Different Components of a Crawlable Search Engine
Extracting a piece of information from the millions of web pages would be impossible if there were no search engine. Just take a look at the following figure to know how search engine has been changing the usability of the web, dramatically.
|YEAR||SEARCH ENGINE||INDEXED WEB PAGES||AVG. NO. OF QUERIES/DAY|
|1997||Example: ALTAVISTA||2 TO 100 MILLION||20 MILLION|
|1998 TO 2015||Example: GOOGLE||30 TRILLION||3.5 BILLION|
What’s a search engine?
A search engine is a system in which inquired data is parsed from the web through a set of rules and criteria. Technically, the searched data is applied algorithmically to a sea of gigantic data sets to retrieve search results that best fit the original search criteria and report back to the user on SERP (Search Engine Result Page).
Search engines can be classified into four groups:
- a) Crawler-based search engine,
- b) Human-powered directories,
- c) Hybrid search engines and
- d) Meta search engines.
Today, we will discuss the various components of a Crawler-based search engine and how it works.
Components of a crawler-based search engine
Physical architectural component:
URL server: A URL server sends the list of URL to the crawler whose information has to be fetched.
Crawler: This is a specially designed software program or robots or bots, used for building a list of words from the millions of web pages found on the internet. A web crawler automatically traverses through the entire web and downloads web pages (web scraping), further following links from page to page.
Store server: This is the server where downloaded documents of crawlers are stored.
Barrel: A barrel stores the documents processed by indexers with minute details (hit list) about the occurrence of a word, its position in the document, font and capitalizations etc.
Sorter: The function of the sorter is to take the barrel which is sorted by the doc ID and rearrange them with the word ID to generate an inverted index.
Anchor file: This file holds information on link’s source and destination and the texts of the link.
Major data structural components:
Big files: Big files are virtual files spanning multiple file system and are addressable by a 64-bit integer.
Repository: The repository contains the full HTML value of every page in a compressed format. In a repository, the documents are stored one after another and are prefixed by doc ID, length and URL respectively.
Document index: A document index is a simple index sorted by doc ID. This is designed to serve a reasonably compact data structure and the ability to fetch the record from one disk during the search. In addition, there is a file which is known as URL-resolver, which converts relative URLs into absolute URLs for making the link search faster. It also helps to create a forward index and anchor file.
Lexicon: The search engine lexicon consumes tiny memory and can be fitted in a machine of 256 MB of physical memory. It works in two parts, a) list of words (concatenated but separated by nulls) and b) hash table and pointer.
Hit list: A Hit list holds the information on a particular word in a particular document with precise information like the barrel about its position, fonts and capitalisation. This is manipulated by forward and inverted indices.

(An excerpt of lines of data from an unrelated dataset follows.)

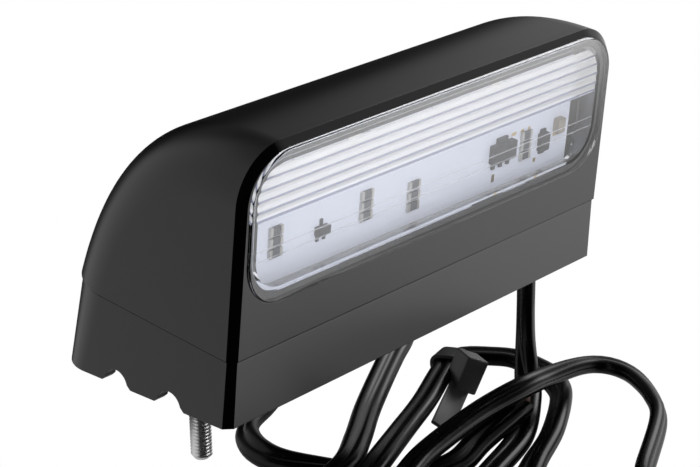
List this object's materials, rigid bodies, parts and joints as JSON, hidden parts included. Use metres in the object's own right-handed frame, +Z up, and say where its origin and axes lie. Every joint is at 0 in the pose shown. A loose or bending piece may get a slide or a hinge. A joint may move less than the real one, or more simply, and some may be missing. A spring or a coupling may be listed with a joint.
{
  "type": "number plate lamp",
  "caption": "Surface-mounted number plate lamp with a leaning black housing, a wedge base, a fluted clear lens over a lit circuit board, threaded fixing studs and a flat twin cable.",
  "frame": {"origin": "middle of the base's flat mounting face, midway between the fixing studs", "axes": "+X along the lamp's length, -Y out of the lens, +Z up from the mounting face into the housing"},
  "size_m": [0.1222, 0.1155, 0.0859],
  "materials": {
    "housing": "satin, fine moulded grain",
    "clear_lens": "clear polished plastic",
    "seal_rubber": "matt",
    "board_white": "semi gloss solder mask",
    "reflector_white": "gloss white",
    "led_phosphor": "translucent",
    "chip_black": "matt",
    "resistor_dark": "glazed",
    "capacitor_tan": "ceramic",
    "zinc_steel": "bright zinc",
    "screw_steel": "bright zinc",
    "cable_jacket": "satin",
    "core_brown": "satin",
    "core_black": "satin",
    "tinned_copper": "tinned strands",
    "nylon_black": "satin"
  },
  "bodies": {
    "root": {"cap": "housing", "base": "housing", "case_seal": "seal_rubber", "case_screws": "screw_steel", "stud_left": "zinc_steel", "stud_right": "zinc_steel", "lens": "clear_lens", "lens_seal": "seal_rubber", "board": "board_white", "board_screws": "screw_steel", "reflector": "reflector_white", "led_left": "led_phosphor", "led_right": "led_phosphor", "driver_chip": "chip_black", "transistor": "chip_black", "diode_right": "chip_black", "capacitor_right": "capacitor_tan", "resistors_left": "resistor_dark", "resistors_inner": "resistor_dark", "resistors_centre": "resistor_dark", "resistors_right": "resistor_dark", "grommet": "seal_rubber", "inner_core_a": "core_brown", "inner_core_b": "core_black", "cord": "cable_jacket", "end_cores": "core_brown", "core_tips": "tinned_copper", "cable_tie": "nylon_black"}
  },
  "joints": []
}
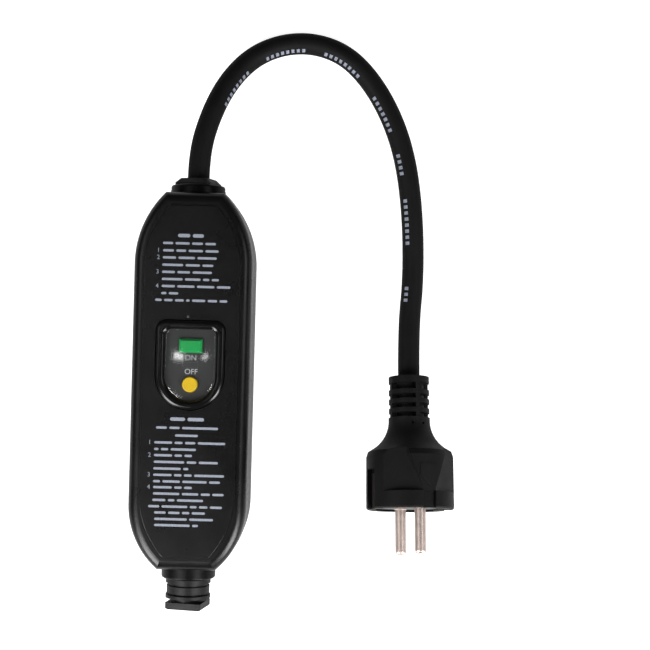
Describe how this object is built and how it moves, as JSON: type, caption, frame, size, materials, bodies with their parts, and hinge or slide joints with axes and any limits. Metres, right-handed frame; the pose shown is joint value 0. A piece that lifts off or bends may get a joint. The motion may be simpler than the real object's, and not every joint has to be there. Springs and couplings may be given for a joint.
{
  "type": "portable residual current device",
  "caption": "Portable residual current device: long rounded box with a window over reset and test buttons, a short lead to an earthed plug, and an open cable outlet.",
  "frame": {"origin": "middle of the housing's flat back, where it lies on a table", "axes": "+Z out of the button face, +Y towards the end that the plug's lead enters, +X towards the plug"},
  "size_m": [0.1399, 0.2539, 0.0415],
  "materials": {
    "housing_plastic": "fine matt moulding",
    "seal_rubber": "soft matt",
    "screw_steel": "zinc plated",
    "bezel_plastic": "glossy",
    "clear_membrane": "clear and glossy",
    "plate_plastic": "satin",
    "lens_plastic": "dark tinted",
    "reset_green": "satin gloss",
    "test_yellow": "satin gloss",
    "collar_plastic": "glossy",
    "grommet_rubber": "satin",
    "inner_plastic": "moulded",
    "board_laminate": "lacquered",
    "contact_brass": "plain",
    "copper": "enamelled wire",
    "sheet_steel": "plain",
    "spring_steel": "bright wire",
    "line_insulation": "brown",
    "neutral_insulation": "blue",
    "earth_insulation": "green with a yellow stripe",
    "plug_lead_insulation": "plain",
    "chip_plastic": "moulded",
    "component_plastic": "sleeved or dipped",
    "lamp_glass": "tinted",
    "cord_rubber": "matt",
    "plug_rubber": "satin",
    "carrier_plastic": "moulded",
    "pin_metal": "nickel plated"
  },
  "bodies": {
    "device": {"back_shell": "housing_plastic", "front_cover": "housing_plastic", "housing_seal": "seal_rubber", "housing_screws": "screw_steel", "board_screws": "screw_steel", "clamp_screws": "screw_steel", "terminal_screws": "screw_steel", "guide_pins": "screw_steel", "window_bezel": "bezel_plastic", "window_membrane": "clear_membrane", "button_plate": "plate_plastic", "indicator_lens": "lens_plastic", "inlet_collar": "collar_plastic", "outlet_collar": "collar_plastic", "inlet_grommet": "grommet_rubber", "outlet_grommet": "grommet_rubber", "inlet_cord_clamp": "inner_plastic", "outlet_cord_clamp": "inner_plastic", "mechanism_frame": "inner_plastic", "coil_bobbin": "inner_plastic", "transformer_holder": "inner_plastic", "terminal_blocks": "inner_plastic", "circuit_board": "board_laminate", "fixed_contacts": "contact_brass", "test_contacts": "contact_brass", "terminal_clamps": "contact_brass", "coil_winding": "copper", "transformer_winding": "copper", "primary_conductors": "copper", "trip_coil_frame": "sheet_steel", "transformer_core": "sheet_steel", "reset_spring": "spring_steel", "test_spring": "spring_steel", "carrier_springs": "spring_steel", "plunger_spring": "spring_steel", "line_lead": "line_insulation", "neutral_lead": "neutral_insulation", "earth_lead": "earth_insulation", "plug_leads": "plug_lead_insulation", "control_chip": "chip_plastic", "diodes": "chip_plastic", "smoothing_capacitor": "component_plastic", "film_capacitor": "component_plastic", "varistor": "component_plastic", "test_resistor": "component_plastic", "indicator_lamp": "lamp_glass", "supply_cord": "cord_rubber", "supply_cord_tail": "cord_rubber", "plug_cord_tail": "cord_rubber", "plug_body": "plug_rubber", "plug_pin_carrier": "carrier_plastic", "plug_pins": "pin_metal", "earth_clips": "pin_metal", "earth_socket": "pin_metal"},
    "reset_button_body": {"reset_button": "reset_green"},
    "test_button_body": {"test_button": "test_yellow"},
    "trip_slide_body": {"trip_plunger": "sheet_steel", "latch_plate": "sheet_steel"},
    "carrier_body": {"contact_carrier": "inner_plastic", "moving_contacts": "contact_brass"}
  },
  "joints": [
    {"name": "reset_press", "type": "slide", "parent": "device", "child": "reset_button_body", "axis": [0, 0, -1], "range_m": [0, 0.0025], "stiffness_N_per_m": 300, "springref_m": -0.002, "deforming": ["reset_spring"]},
    {"name": "test_press", "type": "slide", "parent": "device", "child": "test_button_body", "axis": [0, 0, -1], "range_m": [0, 0.0015], "stiffness_N_per_m": 300, "springref_m": -0.002, "deforming": ["test_spring"]},
    {"name": "trip_pull", "type": "slide", "parent": "device", "child": "trip_slide_body", "axis": [0, -1, 0], "range_m": [0, 0.0025], "stiffness_N_per_m": 200, "springref_m": -0.002, "deforming": ["plunger_spring"]},
    {"name": "contact_close", "type": "slide", "parent": "device", "child": "carrier_body", "axis": [0, 0, 1], "range_m": [0, 0.002], "stiffness_N_per_m": 200, "springref_m": -0.002, "deforming": ["carrier_springs"]}
  ]
}
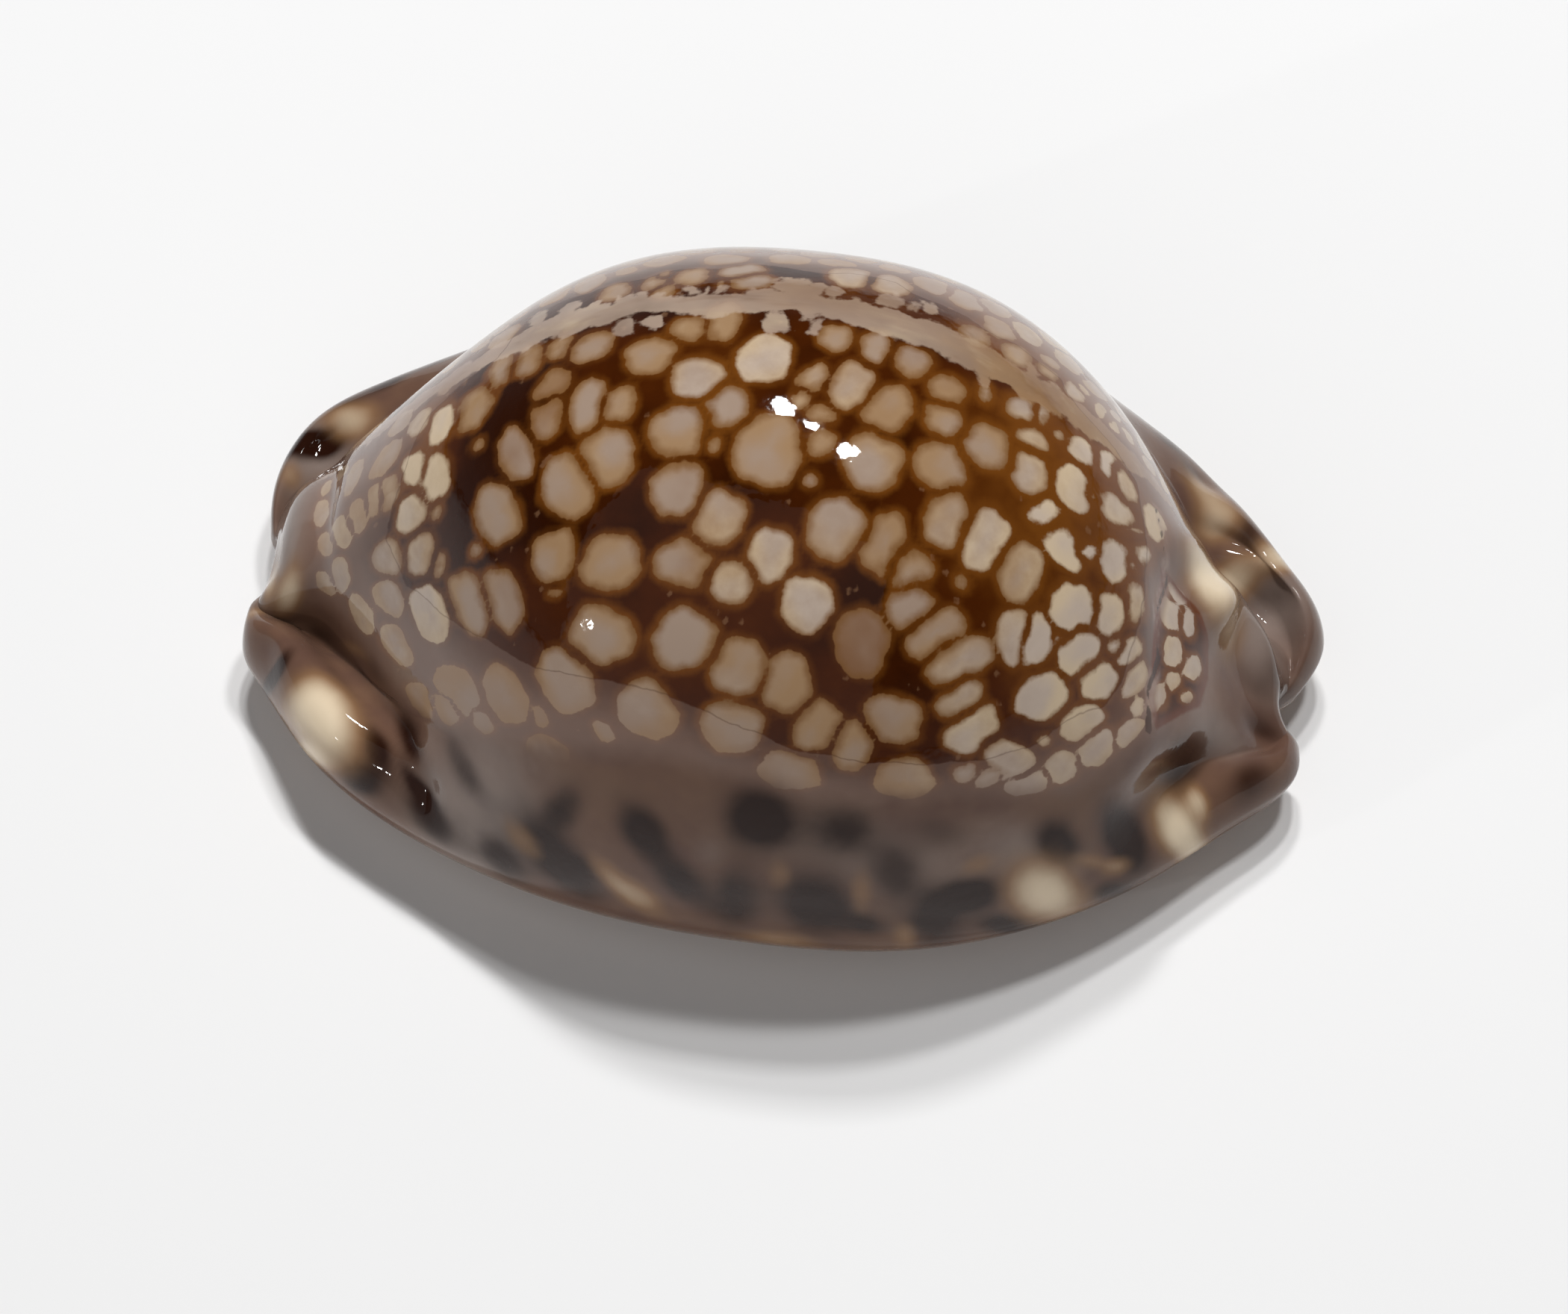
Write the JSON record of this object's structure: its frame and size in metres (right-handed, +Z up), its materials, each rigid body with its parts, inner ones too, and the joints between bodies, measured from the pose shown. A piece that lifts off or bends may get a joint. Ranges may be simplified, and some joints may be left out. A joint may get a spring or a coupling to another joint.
{
  "type": "reticulated cowrie shell",
  "caption": "Glossy egg-shaped cowrie shell with a brown net of pale spots, a thick callused margin and a toothed slit along its base.",
  "frame": {"origin": "on the resting plane, under the middle of the shell's length and width", "axes": "+X along the length from the front end to the spire end, +Y towards the outer lip, +Z up from the base to the domed back"},
  "size_m": [0.0645, 0.0408, 0.0318],
  "materials": {
    "shell": "glossy natural enamel, dark brown net with pale bluish and beige spots, grey-fawn margins with blurred dark blotches"
  },
  "bodies": {
    "root": {"shell": "shell"}
  },
  "joints": []
}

Forward index: The forward index stores words for each document. However, it is partially sorted. The forward index is stored in a number of barrels and each barrel holds a number of word ID’s. It also holds the anchor text of a corresponding doc ID. If a word falls into a barrel, that barrel records the doc ID.
Inverted index: Inverted index uses the same barrel as that of the forward index. In an inverted index, documents are rearranged according to word ID rather than doc ID and this rearranging is done by sorter service.
How these components work together?
The whole process is described according to the paper submitted by Sergey Brin and Lawrence Page in Stanford University. At the beginning, a search engine has no idea where on the Web the required documents are situated. Therefore, a search engine should always be informed before any search takes place. To solve the issue search engine maintains some sequential procedure.
The URL server handovers some URL to the Crawler to start its journey. The crawler then visits those URLs and downloads everything it gets and if it finds any link there, it follows that link. This operation is called Web Crawling. The crawled documents are then stored in a store server. The store server compresses those documents and stores them in a repository. Consequently, the indexer scrutinizes the repository and decompresses the documents and finally converts them into hits. The indexer takes the hits and creates the forward index and distributes them to a set of barrels. It also extracts all links with their corresponding information and stores them in anchor file.
With the advent of web 2.0 the web surfing and web interaction scenario has dramatically changed along with that of the search engines. Admittedly, this change is a continuous process and with time, like everything, both the search engines and the web surfers will evolve to an even higher level of information exchange between them.